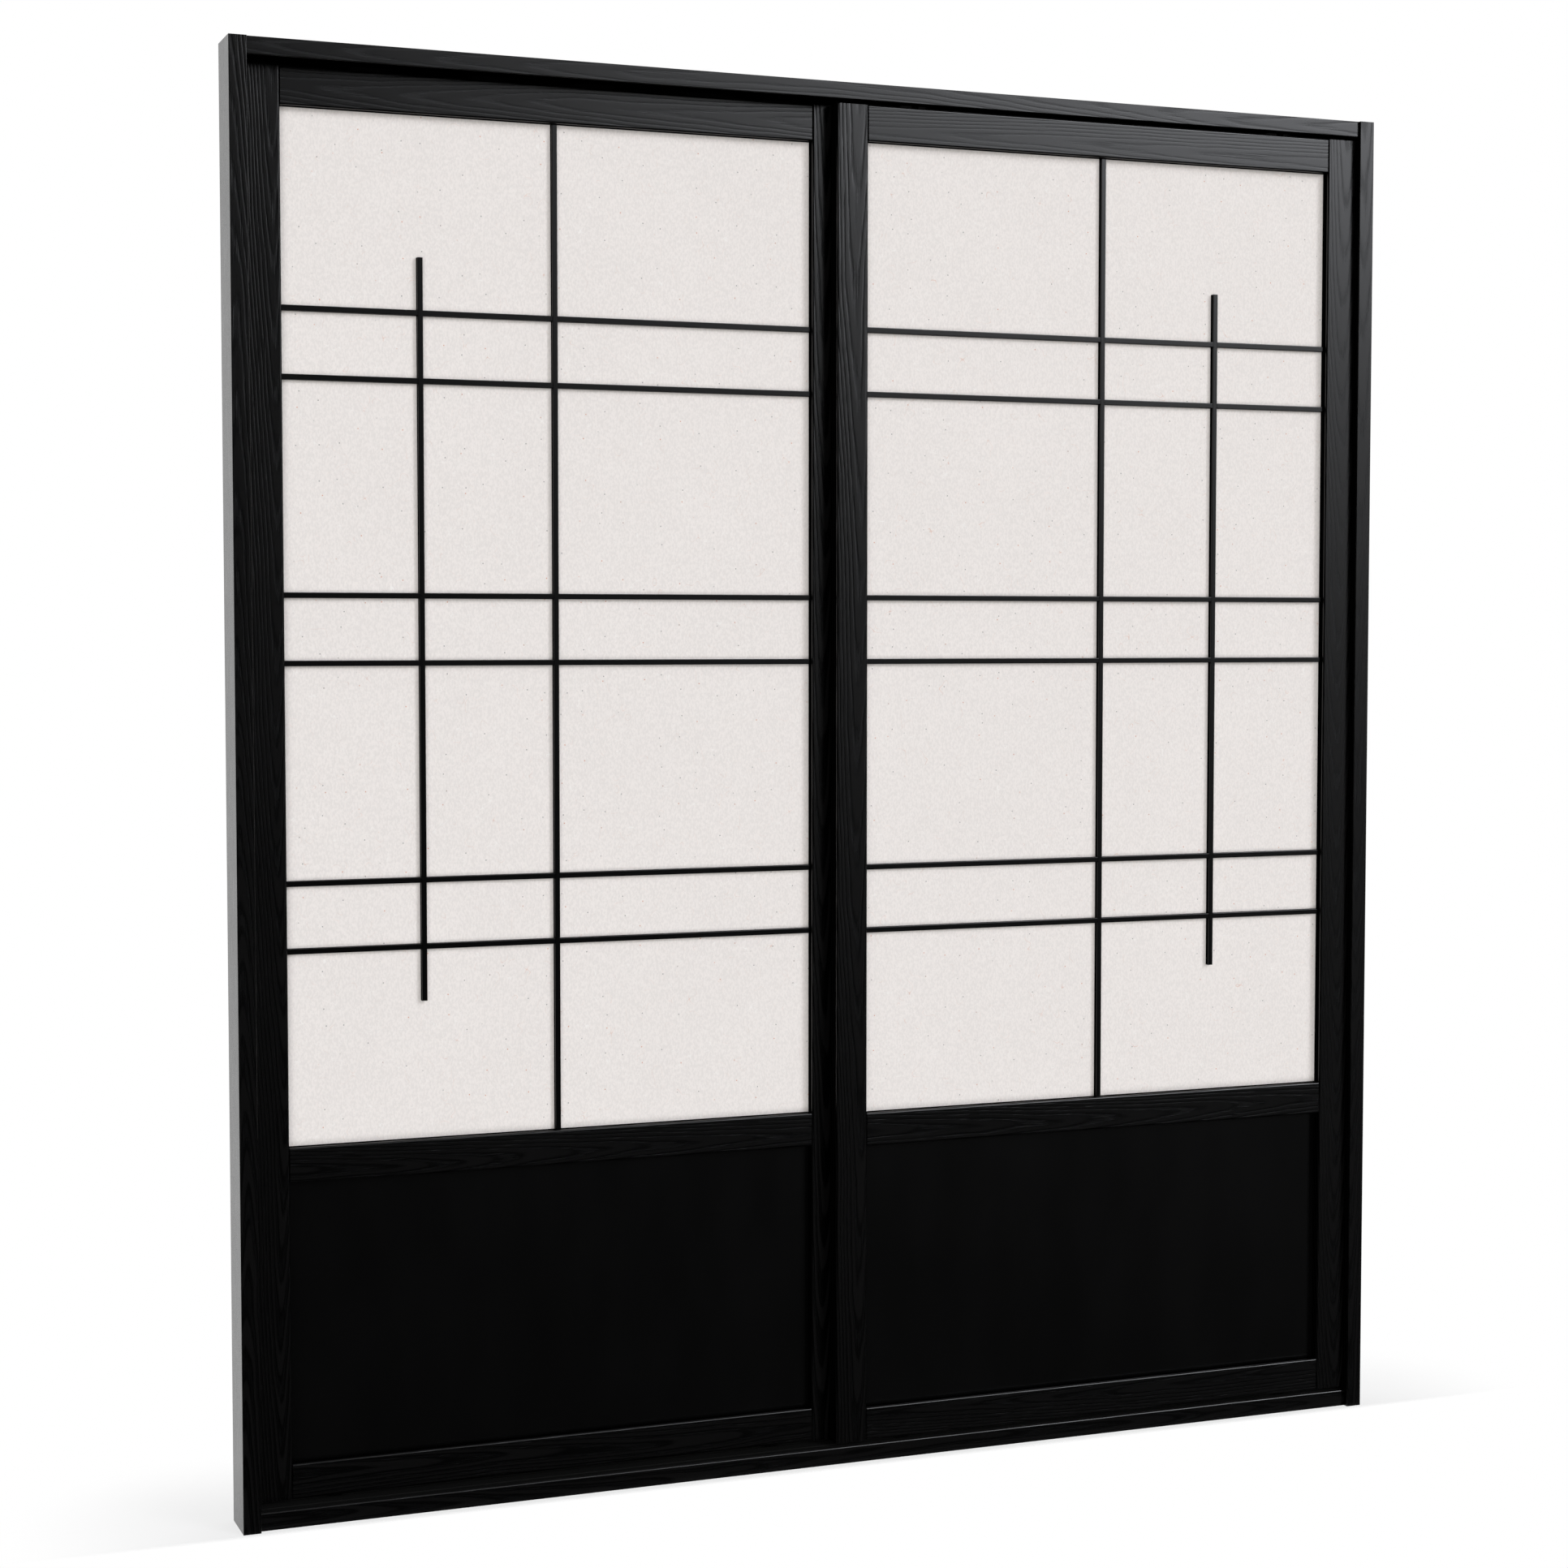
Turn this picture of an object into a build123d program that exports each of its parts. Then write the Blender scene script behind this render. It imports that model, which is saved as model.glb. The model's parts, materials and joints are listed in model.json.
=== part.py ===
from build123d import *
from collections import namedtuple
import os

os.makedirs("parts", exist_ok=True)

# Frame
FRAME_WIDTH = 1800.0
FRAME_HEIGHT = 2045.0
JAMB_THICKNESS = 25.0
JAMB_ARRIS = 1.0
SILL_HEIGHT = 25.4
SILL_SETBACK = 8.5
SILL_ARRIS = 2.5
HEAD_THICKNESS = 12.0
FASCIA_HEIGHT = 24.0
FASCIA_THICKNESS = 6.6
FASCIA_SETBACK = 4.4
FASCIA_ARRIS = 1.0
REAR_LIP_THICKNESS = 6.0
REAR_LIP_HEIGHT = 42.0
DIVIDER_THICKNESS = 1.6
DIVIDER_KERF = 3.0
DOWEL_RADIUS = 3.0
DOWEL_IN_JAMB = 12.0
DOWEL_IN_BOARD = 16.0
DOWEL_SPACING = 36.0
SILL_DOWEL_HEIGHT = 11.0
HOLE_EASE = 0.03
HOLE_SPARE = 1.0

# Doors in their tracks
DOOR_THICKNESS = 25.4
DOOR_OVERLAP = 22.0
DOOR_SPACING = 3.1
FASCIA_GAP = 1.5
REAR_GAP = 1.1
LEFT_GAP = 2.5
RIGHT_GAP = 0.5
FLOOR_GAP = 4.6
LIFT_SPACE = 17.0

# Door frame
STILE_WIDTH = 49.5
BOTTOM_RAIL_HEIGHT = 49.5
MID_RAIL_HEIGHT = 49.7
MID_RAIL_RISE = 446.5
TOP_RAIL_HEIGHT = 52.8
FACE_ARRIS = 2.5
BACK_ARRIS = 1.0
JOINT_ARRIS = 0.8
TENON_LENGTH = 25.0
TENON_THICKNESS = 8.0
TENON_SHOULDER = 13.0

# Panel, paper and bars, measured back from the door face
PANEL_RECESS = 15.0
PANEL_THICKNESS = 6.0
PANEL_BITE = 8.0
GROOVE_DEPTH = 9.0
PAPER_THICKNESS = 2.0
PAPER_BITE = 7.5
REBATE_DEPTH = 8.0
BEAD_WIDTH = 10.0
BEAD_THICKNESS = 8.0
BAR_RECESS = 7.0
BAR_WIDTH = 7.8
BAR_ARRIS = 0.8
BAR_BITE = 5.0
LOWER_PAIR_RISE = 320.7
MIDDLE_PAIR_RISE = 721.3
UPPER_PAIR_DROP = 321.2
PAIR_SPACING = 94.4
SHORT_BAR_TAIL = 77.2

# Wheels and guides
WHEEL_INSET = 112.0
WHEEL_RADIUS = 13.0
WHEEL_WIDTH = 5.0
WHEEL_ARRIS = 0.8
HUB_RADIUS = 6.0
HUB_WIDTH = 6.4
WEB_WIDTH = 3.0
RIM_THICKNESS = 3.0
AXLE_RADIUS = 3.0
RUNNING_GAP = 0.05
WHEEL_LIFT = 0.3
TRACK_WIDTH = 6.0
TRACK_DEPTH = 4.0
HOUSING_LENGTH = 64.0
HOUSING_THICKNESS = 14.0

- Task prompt
Reproduce every line of the data verbatim.

- Exercise output
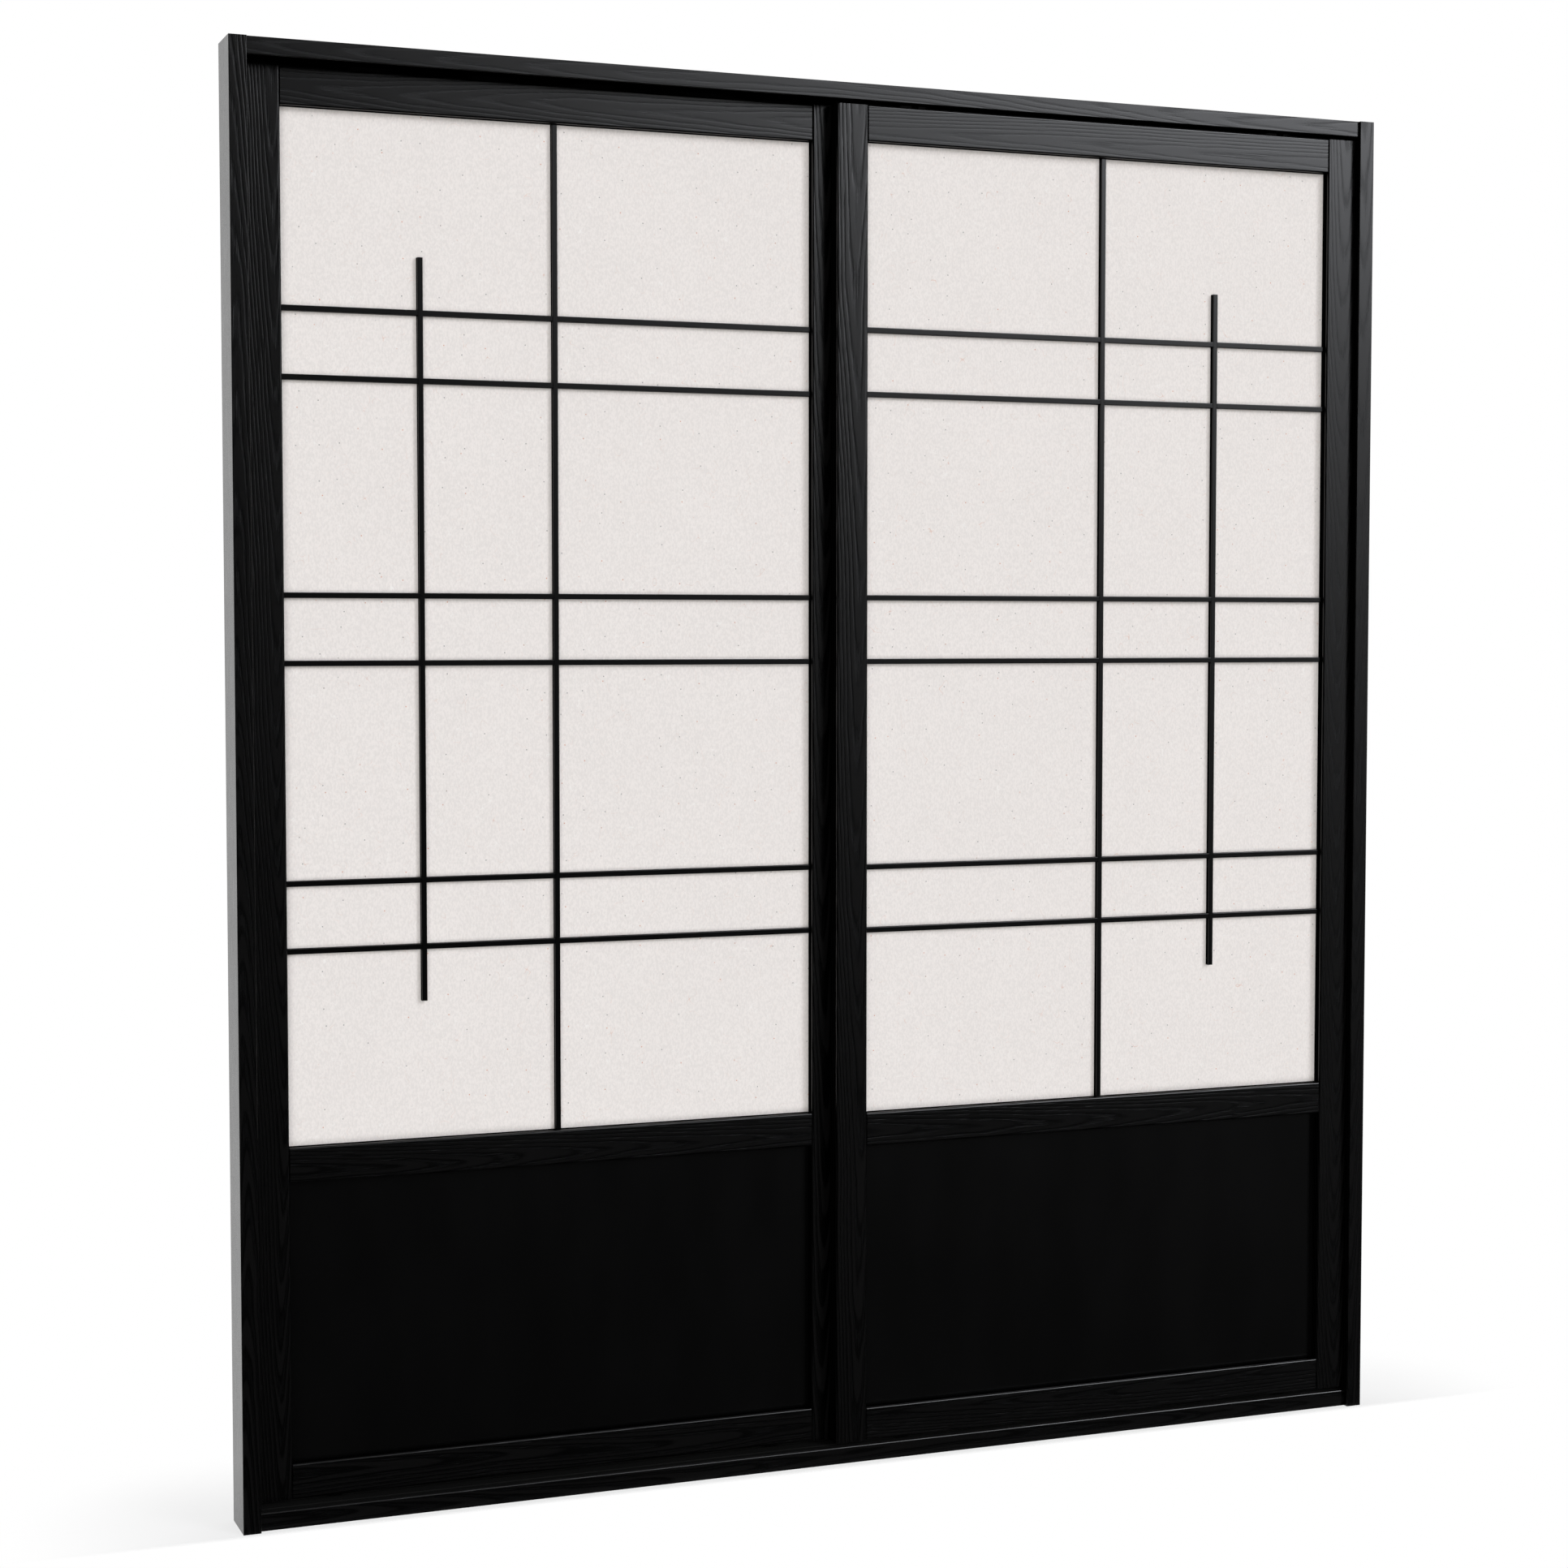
Turn this picture of an object into a build123d program that exports each of its parts. Then write the Blender scene script behind this render. It imports that model, which is saved as model.glb. The model's parts, materials and joints are listed in model.json.
=== part.py ===
from build123d import *
from collections import namedtuple
import os

os.makedirs("parts", exist_ok=True)

# Frame
FRAME_WIDTH = 1800.0
FRAME_HEIGHT = 2045.0
JAMB_THICKNESS = 25.0
JAMB_ARRIS = 1.0
SILL_HEIGHT = 25.4
SILL_SETBACK = 8.5
SILL_ARRIS = 2.5
HEAD_THICKNESS = 12.0
FASCIA_HEIGHT = 24.0
FASCIA_THICKNESS = 6.6
FASCIA_SETBACK = 4.4
FASCIA_ARRIS = 1.0
REAR_LIP_THICKNESS = 6.0
REAR_LIP_HEIGHT = 42.0
DIVIDER_THICKNESS = 1.6
DIVIDER_KERF = 3.0
DOWEL_RADIUS = 3.0
DOWEL_IN_JAMB = 12.0
DOWEL_IN_BOARD = 16.0
DOWEL_SPACING = 36.0
SILL_DOWEL_HEIGHT = 11.0
HOLE_EASE = 0.03
HOLE_SPARE = 1.0

# Doors in their tracks
DOOR_THICKNESS = 25.4
DOOR_OVERLAP = 22.0
DOOR_SPACING = 3.1
FASCIA_GAP = 1.5
REAR_GAP = 1.1
LEFT_GAP = 2.5
RIGHT_GAP = 0.5
FLOOR_GAP = 4.6
LIFT_SPACE = 17.0

# Door frame
STILE_WIDTH = 49.5
BOTTOM_RAIL_HEIGHT = 49.5
MID_RAIL_HEIGHT = 49.7
MID_RAIL_RISE = 446.5
TOP_RAIL_HEIGHT = 52.8
FACE_ARRIS = 2.5
BACK_ARRIS = 1.0
JOINT_ARRIS = 0.8
TENON_LENGTH = 25.0
TENON_THICKNESS = 8.0
TENON_SHOULDER = 13.0

# Panel, paper and bars, measured back from the door face
PANEL_RECESS = 15.0
PANEL_THICKNESS = 6.0
PANEL_BITE = 8.0
GROOVE_DEPTH = 9.0
PAPER_THICKNESS = 2.0
PAPER_BITE = 7.5
REBATE_DEPTH = 8.0
BEAD_WIDTH = 10.0
BEAD_THICKNESS = 8.0
BAR_RECESS = 7.0
BAR_WIDTH = 7.8
BAR_ARRIS = 0.8
BAR_BITE = 5.0
LOWER_PAIR_RISE = 320.7
MIDDLE_PAIR_RISE = 721.3
UPPER_PAIR_DROP = 321.2
PAIR_SPACING = 94.4
SHORT_BAR_TAIL = 77.2

# Wheels and guides
WHEEL_INSET = 112.0
WHEEL_RADIUS = 13.0
WHEEL_WIDTH = 5.0
WHEEL_ARRIS = 0.8
HUB_RADIUS = 6.0
HUB_WIDTH = 6.4
WEB_WIDTH = 3.0
RIM_THICKNESS = 3.0
AXLE_RADIUS = 3.0
RUNNING_GAP = 0.05
WHEEL_LIFT = 0.3
TRACK_WIDTH = 6.0
TRACK_DEPTH = 4.0
HOUSING_LENGTH = 64.0
HOUSING_THICKNESS = 14.0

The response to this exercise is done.